SWAPPING GENES HELPS A PARASITE AND ITS HOST
Aphids are sometimes called plant lice. They are sometimes seen in large numbers sucking sap out of stems of leafy plants. The aphids don’t reveal to anyone but a scientist that they are also being parasitized by a bacterium. The bacterium, called Buchnera, has one of the smallest genomes of any cellular organism, a mere 460 genes. It lives in the cells of the aphid. The aphid, curiously, has one of the largest genomes of any cellular organism, over 35, 000 genes, almost twice that of a human. Only a few of its genes have been given to it by Buchnera. Most of its genes are due to numerous duplication of genes. Among the genes given by Buchnera to the aphid are genes for making amino acids. Eleven of these genes came from Buchnera to help make six amino acids. But for two of these amino acids the last step in making the amino acid is done by a gene of the aphid. This makes those two amino acids examples of a mutually beneficial system. Each helps the other for amino acids they both need and neither can survive without the presence of the other.

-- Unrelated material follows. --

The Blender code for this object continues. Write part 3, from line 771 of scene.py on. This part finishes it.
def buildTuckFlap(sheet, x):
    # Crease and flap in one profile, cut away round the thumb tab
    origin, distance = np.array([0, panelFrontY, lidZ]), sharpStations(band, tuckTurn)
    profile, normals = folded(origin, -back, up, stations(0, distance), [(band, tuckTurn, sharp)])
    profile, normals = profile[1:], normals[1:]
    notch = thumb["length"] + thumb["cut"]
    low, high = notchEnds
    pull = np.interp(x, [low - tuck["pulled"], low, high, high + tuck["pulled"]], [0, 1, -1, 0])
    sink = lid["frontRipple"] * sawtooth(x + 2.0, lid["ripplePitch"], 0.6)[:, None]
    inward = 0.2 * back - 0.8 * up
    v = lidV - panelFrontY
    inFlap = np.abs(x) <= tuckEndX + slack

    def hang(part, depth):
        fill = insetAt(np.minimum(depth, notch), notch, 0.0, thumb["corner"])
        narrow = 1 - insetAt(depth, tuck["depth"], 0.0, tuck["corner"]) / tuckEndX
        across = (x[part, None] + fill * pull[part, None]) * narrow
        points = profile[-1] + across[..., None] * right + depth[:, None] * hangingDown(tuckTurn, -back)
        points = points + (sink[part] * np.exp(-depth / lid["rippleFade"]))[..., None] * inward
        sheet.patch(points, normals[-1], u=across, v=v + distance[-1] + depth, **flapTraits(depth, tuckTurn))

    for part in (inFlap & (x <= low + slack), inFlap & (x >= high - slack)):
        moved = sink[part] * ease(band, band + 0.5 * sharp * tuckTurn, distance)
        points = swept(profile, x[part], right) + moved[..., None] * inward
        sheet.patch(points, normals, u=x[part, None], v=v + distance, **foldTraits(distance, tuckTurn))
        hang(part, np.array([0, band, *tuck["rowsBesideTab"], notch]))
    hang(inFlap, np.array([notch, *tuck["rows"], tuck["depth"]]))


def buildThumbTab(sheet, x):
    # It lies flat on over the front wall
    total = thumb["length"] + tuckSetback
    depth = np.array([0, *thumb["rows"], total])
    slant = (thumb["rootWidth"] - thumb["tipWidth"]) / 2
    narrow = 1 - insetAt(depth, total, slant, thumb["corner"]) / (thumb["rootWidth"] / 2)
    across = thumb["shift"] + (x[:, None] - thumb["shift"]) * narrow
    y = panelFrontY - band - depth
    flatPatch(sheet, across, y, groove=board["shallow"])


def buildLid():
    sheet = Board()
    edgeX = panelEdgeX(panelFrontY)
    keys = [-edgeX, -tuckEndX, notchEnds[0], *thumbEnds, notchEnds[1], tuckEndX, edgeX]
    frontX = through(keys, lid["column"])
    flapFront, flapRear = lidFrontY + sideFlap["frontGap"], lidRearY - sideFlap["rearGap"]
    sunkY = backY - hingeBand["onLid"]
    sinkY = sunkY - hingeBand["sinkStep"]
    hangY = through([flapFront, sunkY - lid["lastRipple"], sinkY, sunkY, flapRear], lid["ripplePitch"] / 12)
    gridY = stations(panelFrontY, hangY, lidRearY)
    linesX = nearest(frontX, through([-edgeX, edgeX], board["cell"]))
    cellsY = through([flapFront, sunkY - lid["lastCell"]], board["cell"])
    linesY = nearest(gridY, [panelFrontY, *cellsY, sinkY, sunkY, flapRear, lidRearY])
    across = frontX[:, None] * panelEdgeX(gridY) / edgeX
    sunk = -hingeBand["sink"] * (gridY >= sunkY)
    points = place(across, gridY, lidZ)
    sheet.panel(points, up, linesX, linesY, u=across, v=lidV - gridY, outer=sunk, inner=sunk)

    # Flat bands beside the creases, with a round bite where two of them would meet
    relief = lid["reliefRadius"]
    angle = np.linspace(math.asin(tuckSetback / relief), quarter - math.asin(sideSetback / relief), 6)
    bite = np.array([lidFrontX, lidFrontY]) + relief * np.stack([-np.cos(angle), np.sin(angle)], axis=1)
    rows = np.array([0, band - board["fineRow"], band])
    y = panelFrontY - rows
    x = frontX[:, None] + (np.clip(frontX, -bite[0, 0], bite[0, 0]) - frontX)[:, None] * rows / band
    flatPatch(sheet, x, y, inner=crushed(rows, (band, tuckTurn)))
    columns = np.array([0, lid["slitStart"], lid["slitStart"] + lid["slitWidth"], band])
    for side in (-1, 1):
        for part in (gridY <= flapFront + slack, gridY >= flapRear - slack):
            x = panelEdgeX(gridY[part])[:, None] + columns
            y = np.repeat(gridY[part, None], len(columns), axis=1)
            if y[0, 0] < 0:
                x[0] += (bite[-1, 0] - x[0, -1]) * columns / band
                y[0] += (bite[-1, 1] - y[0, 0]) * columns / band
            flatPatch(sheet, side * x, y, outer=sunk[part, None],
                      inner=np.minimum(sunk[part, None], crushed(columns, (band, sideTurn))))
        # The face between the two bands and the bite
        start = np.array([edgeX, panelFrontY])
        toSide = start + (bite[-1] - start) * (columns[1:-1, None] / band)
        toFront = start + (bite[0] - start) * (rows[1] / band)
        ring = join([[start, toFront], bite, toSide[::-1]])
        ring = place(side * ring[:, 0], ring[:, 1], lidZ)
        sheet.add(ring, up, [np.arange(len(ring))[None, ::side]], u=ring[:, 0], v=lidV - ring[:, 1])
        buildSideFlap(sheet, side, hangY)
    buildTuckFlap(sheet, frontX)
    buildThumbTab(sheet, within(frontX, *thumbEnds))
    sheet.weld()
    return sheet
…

We often think of animals at war with each other and for predator and prey relations that is true. But many organisms form mutually beneficial relations. Most ecologists would argue that the world of life is interdependent, with all animals dependent ultimately on the foods made by plants through photosynthesis. There are more intimate relations than the groceries we select for our meals. Most trees have roots penetrated with bacteria or fungi that make nitrogen or other essential nutrients for the plant. In return the fungi or bacteria living in the roots have protection and nourishment.
I have often wondered why the public image [“nature red in tooth and claw”] of evolution is based on the predator-prey relation and not the mutualistic or beneficial interplay of organisms with one another. We need a Tennyson to interpret that more positive image of evolution for us. My own feeble effort of “nature rich in share and change” wouldn’t resonate to our emotions nor would it convey the powerful imagery of that bloody evolution as we imagine dinosaurs tearing hunks of flesh from their victims. There is far more mutual benefit going on in nature than an unceasing warfare between species. When we cut up land with roads and fences we quickly eliminate the migration of many species that will perish because they do not have territory to breed or forage. Our image is the hunter with the rifle but the reality for most deer, pheasants, and small mammals is the difficulty of finding food when human barriers isolate them. Organisms die from diseases and malnutrition more often than they do from carnivorous predators devouring them. Evolution is an outcome of both beneficial and horrifying ways to live. A grandmother making clothing is as beneficial as a young hunter bringing home game for all to eat. What is remarkable in the Buchnera-aphid story is the cooperation in amino acid synthesis that developed at a molecular level. It is a relatively recent event, not as ancient as our own cellular ancestry. All of our cells have mitochondria that were derived from bacteria in the early emergence of eukaryotic cells (cells with nuclei). Most of those bacterial genes entered the nuclei of our cells or were permanently lost as our mitochondria became transformed into oxygen breathing and energy producing organelles of our cells.